### TASK TO COMPLETE
Write the material out again, line by line, exactly as it is.

### EXTRACTED INFORMATION
*****

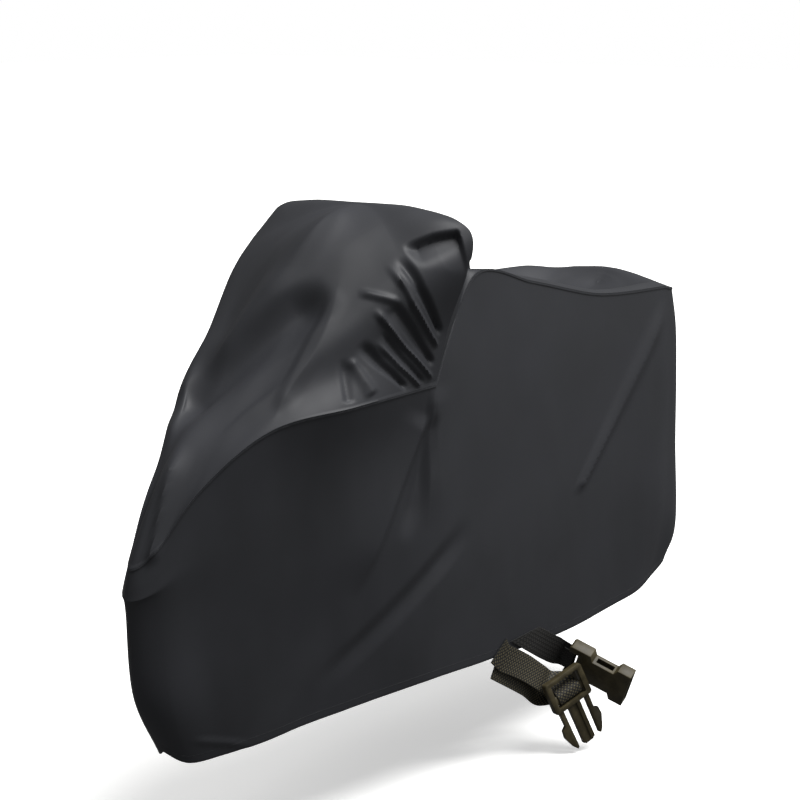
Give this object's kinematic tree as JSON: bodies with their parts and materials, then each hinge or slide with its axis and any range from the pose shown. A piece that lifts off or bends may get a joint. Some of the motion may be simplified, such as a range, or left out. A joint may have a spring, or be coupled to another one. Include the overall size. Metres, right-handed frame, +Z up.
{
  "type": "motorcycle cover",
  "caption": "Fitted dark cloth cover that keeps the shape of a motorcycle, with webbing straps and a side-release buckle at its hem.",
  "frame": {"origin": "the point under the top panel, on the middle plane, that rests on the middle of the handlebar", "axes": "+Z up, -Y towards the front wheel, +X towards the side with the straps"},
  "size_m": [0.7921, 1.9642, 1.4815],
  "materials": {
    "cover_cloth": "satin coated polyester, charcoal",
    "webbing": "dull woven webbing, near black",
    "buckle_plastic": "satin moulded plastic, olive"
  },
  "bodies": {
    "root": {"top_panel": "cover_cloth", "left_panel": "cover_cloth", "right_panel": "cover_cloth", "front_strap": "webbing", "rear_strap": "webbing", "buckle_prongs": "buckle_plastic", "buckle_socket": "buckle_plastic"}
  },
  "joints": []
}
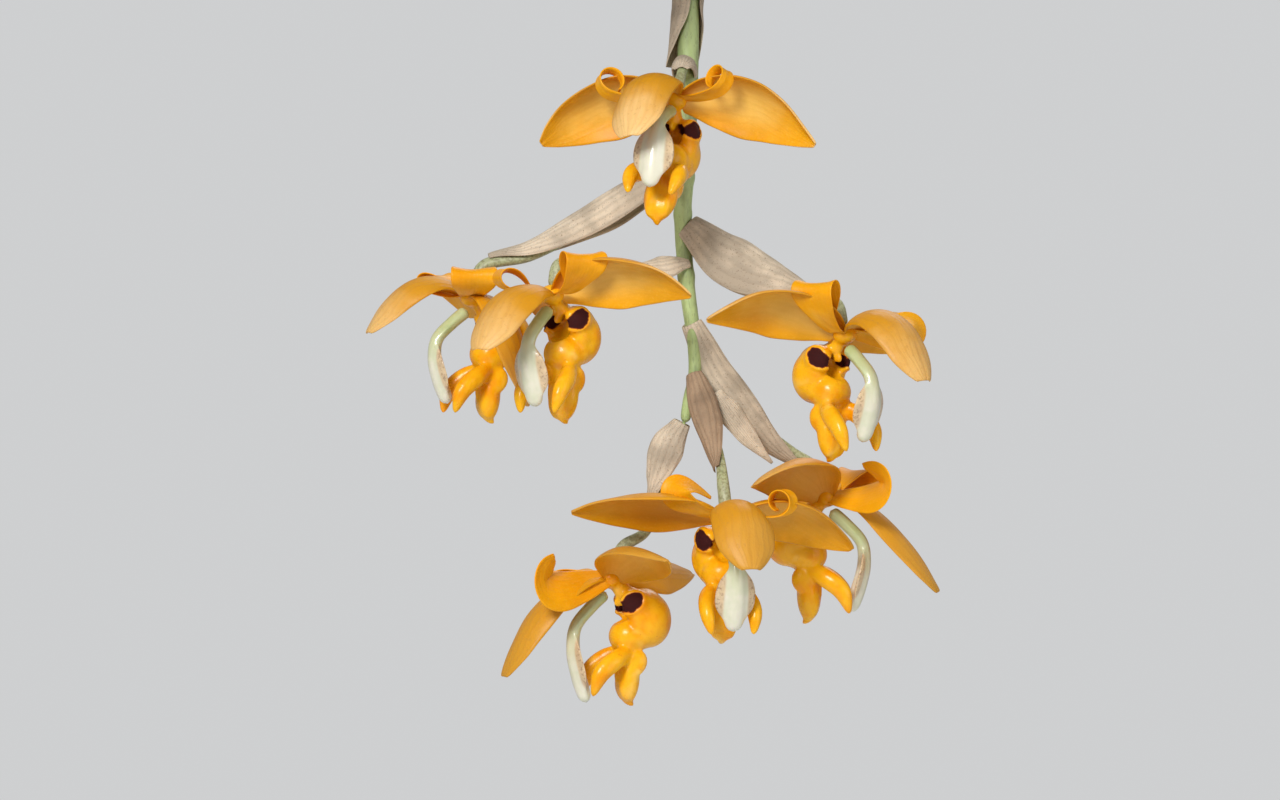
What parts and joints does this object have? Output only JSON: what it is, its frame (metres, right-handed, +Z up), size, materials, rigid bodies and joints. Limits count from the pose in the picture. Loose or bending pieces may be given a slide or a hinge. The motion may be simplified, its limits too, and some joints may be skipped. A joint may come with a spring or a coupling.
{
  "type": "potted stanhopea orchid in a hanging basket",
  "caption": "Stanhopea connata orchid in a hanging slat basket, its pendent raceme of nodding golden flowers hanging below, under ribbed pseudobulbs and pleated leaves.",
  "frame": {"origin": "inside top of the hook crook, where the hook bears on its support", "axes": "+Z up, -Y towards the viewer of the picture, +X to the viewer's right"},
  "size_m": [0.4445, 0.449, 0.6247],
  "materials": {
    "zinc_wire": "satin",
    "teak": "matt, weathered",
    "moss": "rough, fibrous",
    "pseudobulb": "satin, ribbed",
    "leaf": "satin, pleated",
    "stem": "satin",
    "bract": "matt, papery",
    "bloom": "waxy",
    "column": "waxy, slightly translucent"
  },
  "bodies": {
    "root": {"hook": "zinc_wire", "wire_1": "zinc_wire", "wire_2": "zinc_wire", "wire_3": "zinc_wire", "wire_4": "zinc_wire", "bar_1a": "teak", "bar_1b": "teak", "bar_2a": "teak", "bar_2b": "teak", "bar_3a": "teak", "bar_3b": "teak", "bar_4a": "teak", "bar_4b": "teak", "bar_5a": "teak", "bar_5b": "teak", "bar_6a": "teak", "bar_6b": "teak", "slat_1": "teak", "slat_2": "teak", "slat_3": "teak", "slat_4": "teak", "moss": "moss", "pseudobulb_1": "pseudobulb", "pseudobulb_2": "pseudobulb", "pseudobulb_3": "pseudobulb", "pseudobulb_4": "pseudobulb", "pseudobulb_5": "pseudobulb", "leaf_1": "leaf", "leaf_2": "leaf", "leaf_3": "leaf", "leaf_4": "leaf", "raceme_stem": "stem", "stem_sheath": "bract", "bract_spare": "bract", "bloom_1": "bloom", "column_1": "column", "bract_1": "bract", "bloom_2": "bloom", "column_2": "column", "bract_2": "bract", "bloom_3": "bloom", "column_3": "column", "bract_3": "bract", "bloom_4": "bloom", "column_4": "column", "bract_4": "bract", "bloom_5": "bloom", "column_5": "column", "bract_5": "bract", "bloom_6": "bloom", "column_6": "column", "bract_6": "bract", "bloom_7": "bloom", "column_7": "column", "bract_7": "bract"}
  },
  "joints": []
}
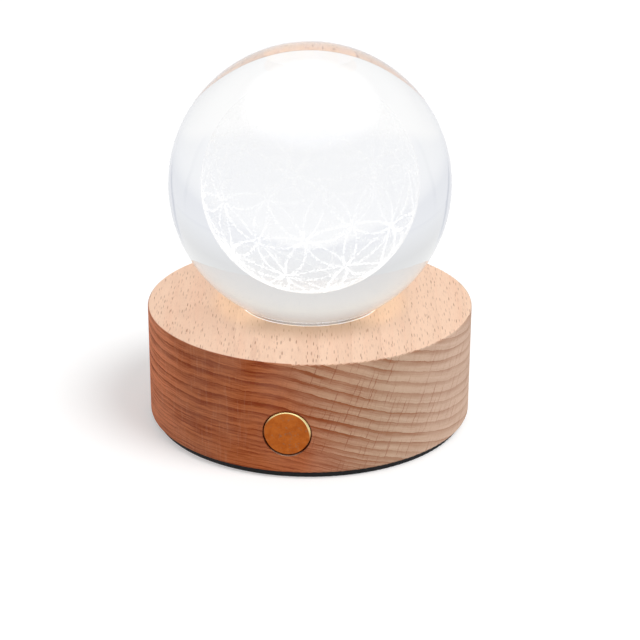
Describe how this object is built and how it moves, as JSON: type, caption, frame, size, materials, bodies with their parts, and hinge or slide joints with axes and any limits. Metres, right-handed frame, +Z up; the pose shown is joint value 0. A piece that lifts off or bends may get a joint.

*****

### ANSWER TO THE EXERCISE
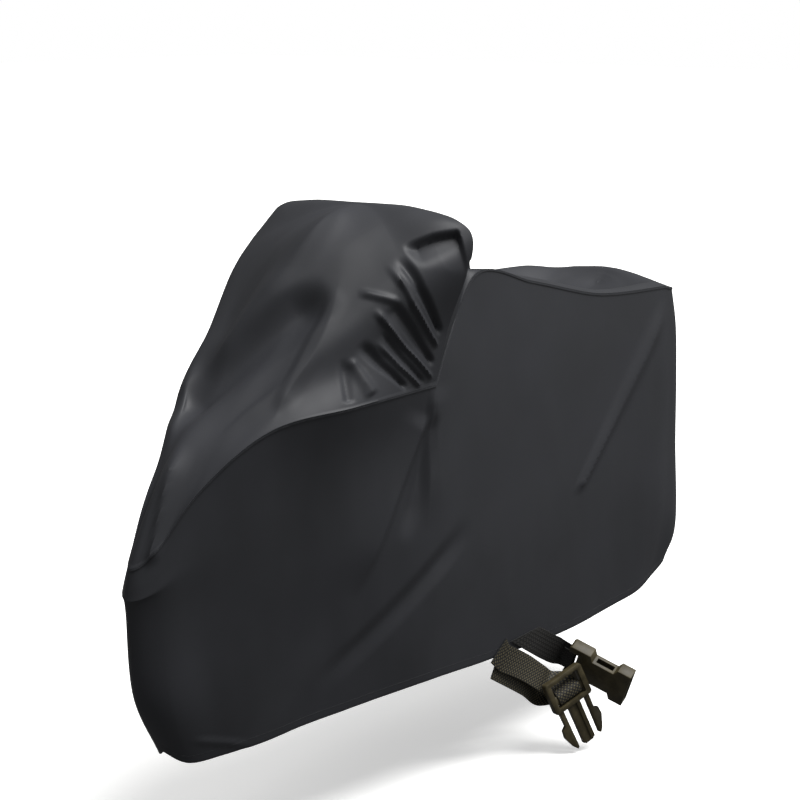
Give this object's kinematic tree as JSON: bodies with their parts and materials, then each hinge or slide with its axis and any range from the pose shown. A piece that lifts off or bends may get a joint. Some of the motion may be simplified, such as a range, or left out. A joint may have a spring, or be coupled to another one. Include the overall size. Metres, right-handed frame, +Z up.
{
  "type": "motorcycle cover",
  "caption": "Fitted dark cloth cover that keeps the shape of a motorcycle, with webbing straps and a side-release buckle at its hem.",
  "frame": {"origin": "the point under the top panel, on the middle plane, that rests on the middle of the handlebar", "axes": "+Z up, -Y towards the front wheel, +X towards the side with the straps"},
  "size_m": [0.7921, 1.9642, 1.4815],
  "materials": {
    "cover_cloth": "satin coated polyester, charcoal",
    "webbing": "dull woven webbing, near black",
    "buckle_plastic": "satin moulded plastic, olive"
  },
  "bodies": {
    "root": {"top_panel": "cover_cloth", "left_panel": "cover_cloth", "right_panel": "cover_cloth", "front_strap": "webbing", "rear_strap": "webbing", "buckle_prongs": "buckle_plastic", "buckle_socket": "buckle_plastic"}
  },
  "joints": []
}
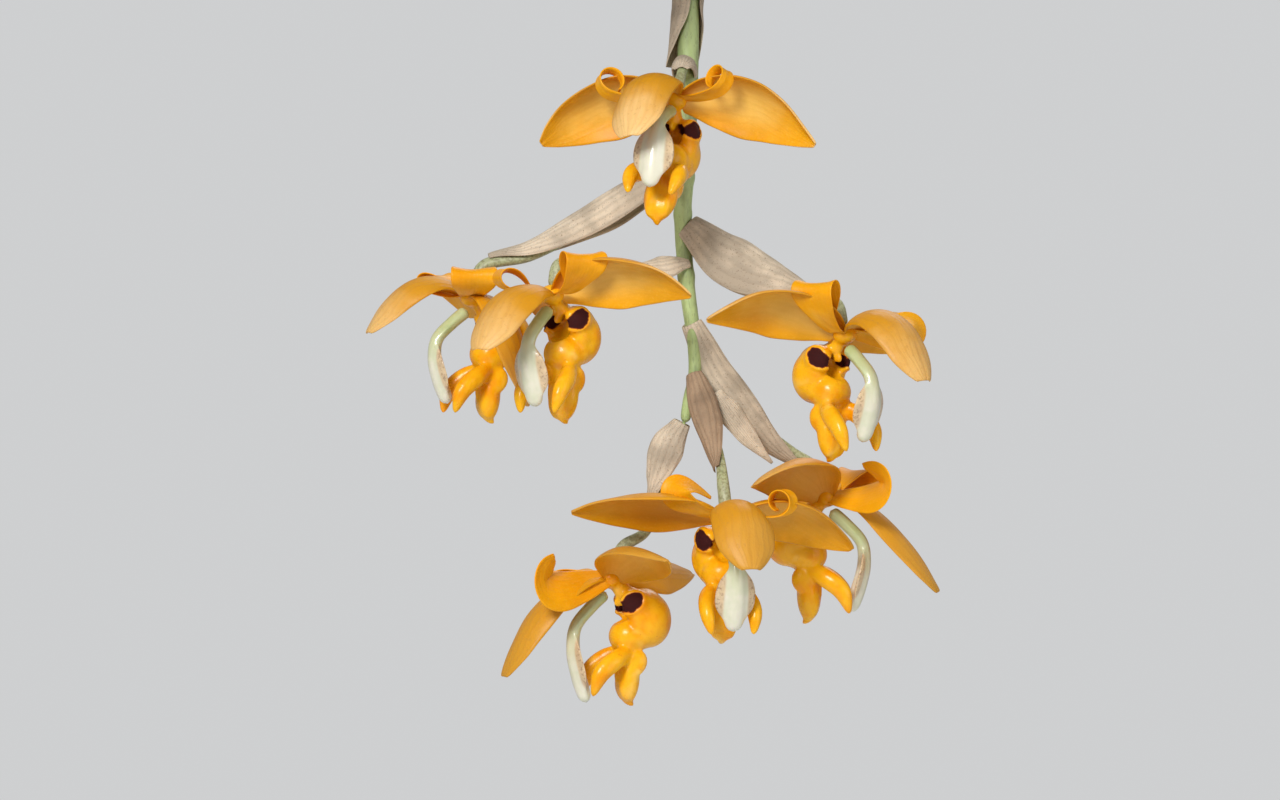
What parts and joints does this object have? Output only JSON: what it is, its frame (metres, right-handed, +Z up), size, materials, rigid bodies and joints. Limits count from the pose in the picture. Loose or bending pieces may be given a slide or a hinge. The motion may be simplified, its limits too, and some joints may be skipped. A joint may come with a spring or a coupling.
{
  "type": "potted stanhopea orchid in a hanging basket",
  "caption": "Stanhopea connata orchid in a hanging slat basket, its pendent raceme of nodding golden flowers hanging below, under ribbed pseudobulbs and pleated leaves.",
  "frame": {"origin": "inside top of the hook crook, where the hook bears on its support", "axes": "+Z up, -Y towards the viewer of the picture, +X to the viewer's right"},
  "size_m": [0.4445, 0.449, 0.6247],
  "materials": {
    "zinc_wire": "satin",
    "teak": "matt, weathered",
    "moss": "rough, fibrous",
    "pseudobulb": "satin, ribbed",
    "leaf": "satin, pleated",
    "stem": "satin",
    "bract": "matt, papery",
    "bloom": "waxy",
    "column": "waxy, slightly translucent"
  },
  "bodies": {
    "root": {"hook": "zinc_wire", "wire_1": "zinc_wire", "wire_2": "zinc_wire", "wire_3": "zinc_wire", "wire_4": "zinc_wire", "bar_1a": "teak", "bar_1b": "teak", "bar_2a": "teak", "bar_2b": "teak", "bar_3a": "teak", "bar_3b": "teak", "bar_4a": "teak", "bar_4b": "teak", "bar_5a": "teak", "bar_5b": "teak", "bar_6a": "teak", "bar_6b": "teak", "slat_1": "teak", "slat_2": "teak", "slat_3": "teak", "slat_4": "teak", "moss": "moss", "pseudobulb_1": "pseudobulb", "pseudobulb_2": "pseudobulb", "pseudobulb_3": "pseudobulb", "pseudobulb_4": "pseudobulb", "pseudobulb_5": "pseudobulb", "leaf_1": "leaf", "leaf_2": "leaf", "leaf_3": "leaf", "leaf_4": "leaf", "raceme_stem": "stem", "stem_sheath": "bract", "bract_spare": "bract", "bloom_1": "bloom", "column_1": "column", "bract_1": "bract", "bloom_2": "bloom", "column_2": "column", "bract_2": "bract", "bloom_3": "bloom", "column_3": "column", "bract_3": "bract", "bloom_4": "bloom", "column_4": "column", "bract_4": "bract", "bloom_5": "bloom", "column_5": "column", "bract_5": "bract", "bloom_6": "bloom", "column_6": "column", "bract_6": "bract", "bloom_7": "bloom", "column_7": "column", "bract_7": "bract"}
  },
  "joints": []
}
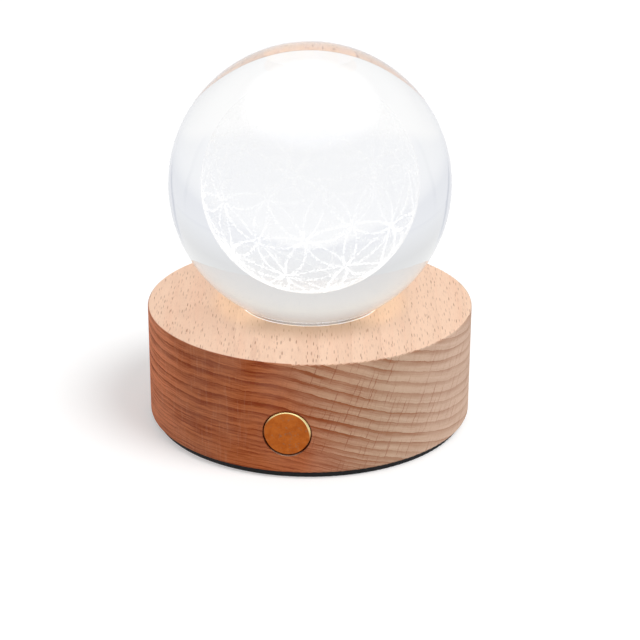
Describe how this object is built and how it moves, as JSON: type, caption, frame, size, materials, bodies with their parts, and hinge or slide joints with axes and any limits. Metres, right-handed frame, +Z up; the pose shown is joint value 0. A piece that lifts off or bends may get a joint.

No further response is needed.